:: Task requirements ::
Give back the full material, exactly as it reads.

:: Given material ::
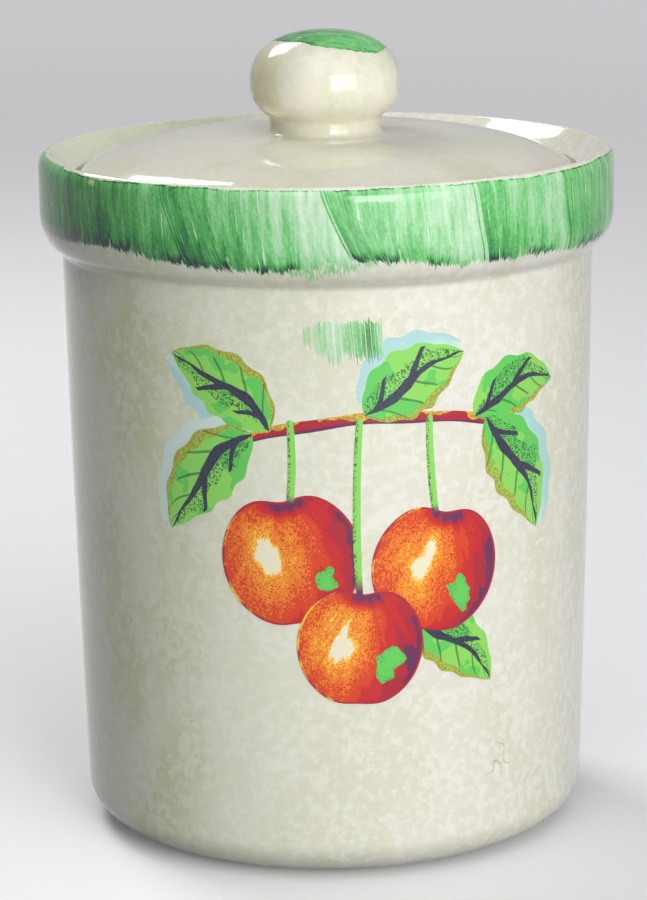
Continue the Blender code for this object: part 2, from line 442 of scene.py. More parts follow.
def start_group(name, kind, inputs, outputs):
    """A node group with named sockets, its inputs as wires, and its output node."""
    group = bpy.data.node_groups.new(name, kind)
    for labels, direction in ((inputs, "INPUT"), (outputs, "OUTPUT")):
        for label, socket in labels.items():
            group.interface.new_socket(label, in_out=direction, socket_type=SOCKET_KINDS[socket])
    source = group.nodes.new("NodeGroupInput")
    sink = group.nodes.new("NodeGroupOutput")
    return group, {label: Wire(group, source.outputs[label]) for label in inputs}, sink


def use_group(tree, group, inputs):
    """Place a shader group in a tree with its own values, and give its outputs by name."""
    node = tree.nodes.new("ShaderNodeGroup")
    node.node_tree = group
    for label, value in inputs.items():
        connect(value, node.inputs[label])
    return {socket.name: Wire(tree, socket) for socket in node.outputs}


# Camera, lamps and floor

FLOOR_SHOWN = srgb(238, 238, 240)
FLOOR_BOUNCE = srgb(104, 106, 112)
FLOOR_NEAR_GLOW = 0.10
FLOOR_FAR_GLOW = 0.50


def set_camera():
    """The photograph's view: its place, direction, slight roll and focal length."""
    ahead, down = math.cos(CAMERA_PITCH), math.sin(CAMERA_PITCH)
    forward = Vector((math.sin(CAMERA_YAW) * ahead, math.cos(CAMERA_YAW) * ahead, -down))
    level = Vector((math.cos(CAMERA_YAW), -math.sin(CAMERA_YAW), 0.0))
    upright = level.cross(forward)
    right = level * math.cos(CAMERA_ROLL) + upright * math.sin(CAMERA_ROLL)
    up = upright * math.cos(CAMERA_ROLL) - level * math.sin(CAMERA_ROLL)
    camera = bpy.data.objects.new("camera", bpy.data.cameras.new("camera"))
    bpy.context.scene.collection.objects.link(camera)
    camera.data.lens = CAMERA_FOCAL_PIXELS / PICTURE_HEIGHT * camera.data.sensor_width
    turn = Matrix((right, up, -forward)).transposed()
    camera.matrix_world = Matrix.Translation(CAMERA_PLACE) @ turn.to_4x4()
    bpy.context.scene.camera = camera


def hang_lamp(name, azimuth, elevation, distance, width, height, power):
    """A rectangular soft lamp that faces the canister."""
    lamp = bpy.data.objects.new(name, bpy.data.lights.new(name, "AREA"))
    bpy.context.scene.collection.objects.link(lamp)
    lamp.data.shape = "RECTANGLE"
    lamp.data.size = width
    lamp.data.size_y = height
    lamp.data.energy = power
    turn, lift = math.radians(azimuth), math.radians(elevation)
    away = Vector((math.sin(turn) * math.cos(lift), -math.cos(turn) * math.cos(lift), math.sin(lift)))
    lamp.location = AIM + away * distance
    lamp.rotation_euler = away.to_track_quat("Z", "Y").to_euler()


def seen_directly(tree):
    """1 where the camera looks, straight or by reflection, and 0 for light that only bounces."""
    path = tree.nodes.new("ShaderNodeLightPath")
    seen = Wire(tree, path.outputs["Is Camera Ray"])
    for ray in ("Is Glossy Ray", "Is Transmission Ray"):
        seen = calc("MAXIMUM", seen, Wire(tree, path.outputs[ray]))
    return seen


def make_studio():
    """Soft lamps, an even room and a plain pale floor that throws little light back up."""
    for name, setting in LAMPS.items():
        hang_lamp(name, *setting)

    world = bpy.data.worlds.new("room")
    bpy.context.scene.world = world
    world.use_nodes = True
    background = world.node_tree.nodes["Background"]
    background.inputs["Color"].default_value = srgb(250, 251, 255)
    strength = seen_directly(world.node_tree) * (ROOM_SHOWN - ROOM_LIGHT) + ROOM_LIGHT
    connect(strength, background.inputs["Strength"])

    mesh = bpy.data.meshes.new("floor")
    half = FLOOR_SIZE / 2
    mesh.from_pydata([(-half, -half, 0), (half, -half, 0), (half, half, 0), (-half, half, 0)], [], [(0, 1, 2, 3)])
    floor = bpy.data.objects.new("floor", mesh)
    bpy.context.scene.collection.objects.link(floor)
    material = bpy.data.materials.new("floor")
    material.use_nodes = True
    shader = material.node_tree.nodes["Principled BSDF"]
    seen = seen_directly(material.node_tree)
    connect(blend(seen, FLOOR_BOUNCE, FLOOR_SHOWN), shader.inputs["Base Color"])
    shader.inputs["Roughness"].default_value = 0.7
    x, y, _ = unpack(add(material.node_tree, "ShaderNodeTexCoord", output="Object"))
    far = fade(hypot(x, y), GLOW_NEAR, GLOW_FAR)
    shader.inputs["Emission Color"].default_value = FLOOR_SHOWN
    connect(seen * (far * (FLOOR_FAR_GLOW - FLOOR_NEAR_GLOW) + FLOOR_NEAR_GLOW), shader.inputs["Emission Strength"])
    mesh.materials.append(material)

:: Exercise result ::
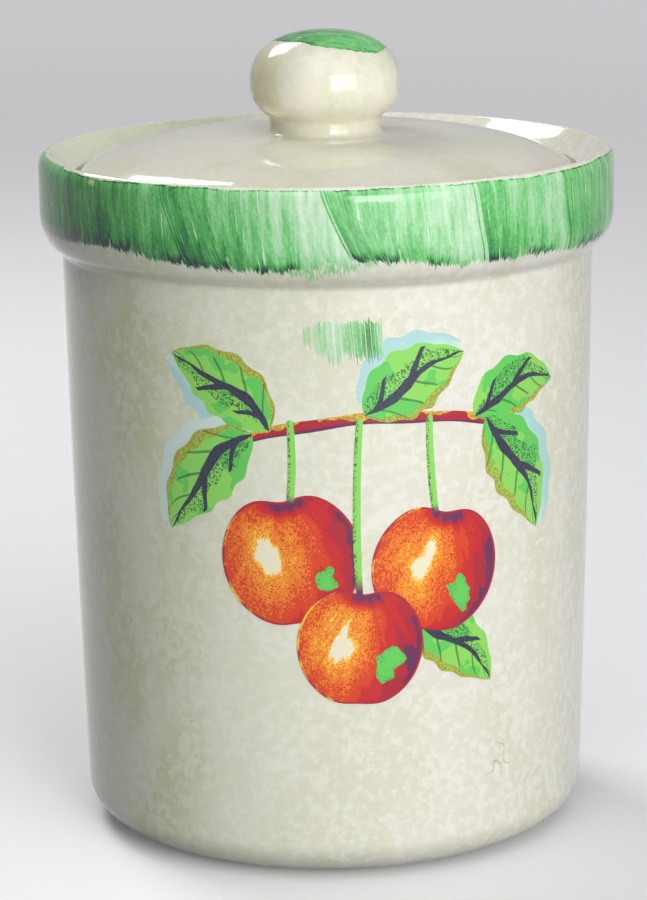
Continue the Blender code for this object: part 2, from line 442 of scene.py. More parts follow.
def start_group(name, kind, inputs, outputs):
    """A node group with named sockets, its inputs as wires, and its output node."""
    group = bpy.data.node_groups.new(name, kind)
    for labels, direction in ((inputs, "INPUT"), (outputs, "OUTPUT")):
        for label, socket in labels.items():
            group.interface.new_socket(label, in_out=direction, socket_type=SOCKET_KINDS[socket])
    source = group.nodes.new("NodeGroupInput")
    sink = group.nodes.new("NodeGroupOutput")
    return group, {label: Wire(group, source.outputs[label]) for label in inputs}, sink


def use_group(tree, group, inputs):
    """Place a shader group in a tree with its own values, and give its outputs by name."""
    node = tree.nodes.new("ShaderNodeGroup")
    node.node_tree = group
    for label, value in inputs.items():
        connect(value, node.inputs[label])
    return {socket.name: Wire(tree, socket) for socket in node.outputs}


# Camera, lamps and floor

FLOOR_SHOWN = srgb(238, 238, 240)
FLOOR_BOUNCE = srgb(104, 106, 112)
FLOOR_NEAR_GLOW = 0.10
FLOOR_FAR_GLOW = 0.50


def set_camera():
    """The photograph's view: its place, direction, slight roll and focal length."""
    ahead, down = math.cos(CAMERA_PITCH), math.sin(CAMERA_PITCH)
    forward = Vector((math.sin(CAMERA_YAW) * ahead, math.cos(CAMERA_YAW) * ahead, -down))
    level = Vector((math.cos(CAMERA_YAW), -math.sin(CAMERA_YAW), 0.0))
    upright = level.cross(forward)
    right = level * math.cos(CAMERA_ROLL) + upright * math.sin(CAMERA_ROLL)
    up = upright * math.cos(CAMERA_ROLL) - level * math.sin(CAMERA_ROLL)
    camera = bpy.data.objects.new("camera", bpy.data.cameras.new("camera"))
    bpy.context.scene.collection.objects.link(camera)
    camera.data.lens = CAMERA_FOCAL_PIXELS / PICTURE_HEIGHT * camera.data.sensor_width
    turn = Matrix((right, up, -forward)).transposed()
    camera.matrix_world = Matrix.Translation(CAMERA_PLACE) @ turn.to_4x4()
    bpy.context.scene.camera = camera


def hang_lamp(name, azimuth, elevation, distance, width, height, power):
    """A rectangular soft lamp that faces the canister."""
    lamp = bpy.data.objects.new(name, bpy.data.lights.new(name, "AREA"))
    bpy.context.scene.collection.objects.link(lamp)
    lamp.data.shape = "RECTANGLE"
    lamp.data.size = width
    lamp.data.size_y = height
    lamp.data.energy = power
    turn, lift = math.radians(azimuth), math.radians(elevation)
    away = Vector((math.sin(turn) * math.cos(lift), -math.cos(turn) * math.cos(lift), math.sin(lift)))
    lamp.location = AIM + away * distance
    lamp.rotation_euler = away.to_track_quat("Z", "Y").to_euler()


def seen_directly(tree):
    """1 where the camera looks, straight or by reflection, and 0 for light that only bounces."""
    path = tree.nodes.new("ShaderNodeLightPath")
    seen = Wire(tree, path.outputs["Is Camera Ray"])
    for ray in ("Is Glossy Ray", "Is Transmission Ray"):
        seen = calc("MAXIMUM", seen, Wire(tree, path.outputs[ray]))
    return seen


def make_studio():
    """Soft lamps, an even room and a plain pale floor that throws little light back up."""
    for name, setting in LAMPS.items():
        hang_lamp(name, *setting)

    world = bpy.data.worlds.new("room")
    bpy.context.scene.world = world
    world.use_nodes = True
    background = world.node_tree.nodes["Background"]
    background.inputs["Color"].default_value = srgb(250, 251, 255)
    strength = seen_directly(world.node_tree) * (ROOM_SHOWN - ROOM_LIGHT) + ROOM_LIGHT
    connect(strength, background.inputs["Strength"])

    mesh = bpy.data.meshes.new("floor")
    half = FLOOR_SIZE / 2
    mesh.from_pydata([(-half, -half, 0), (half, -half, 0), (half, half, 0), (-half, half, 0)], [], [(0, 1, 2, 3)])
    floor = bpy.data.objects.new("floor", mesh)
    bpy.context.scene.collection.objects.link(floor)
    material = bpy.data.materials.new("floor")
    material.use_nodes = True
    shader = material.node_tree.nodes["Principled BSDF"]
    seen = seen_directly(material.node_tree)
    connect(blend(seen, FLOOR_BOUNCE, FLOOR_SHOWN), shader.inputs["Base Color"])
    shader.inputs["Roughness"].default_value = 0.7
    x, y, _ = unpack(add(material.node_tree, "ShaderNodeTexCoord", output="Object"))
    far = fade(hypot(x, y), GLOW_NEAR, GLOW_FAR)
    shader.inputs["Emission Color"].default_value = FLOOR_SHOWN
    connect(seen * (far * (FLOOR_FAR_GLOW - FLOOR_NEAR_GLOW) + FLOOR_NEAR_GLOW), shader.inputs["Emission Strength"])
    mesh.materials.append(material)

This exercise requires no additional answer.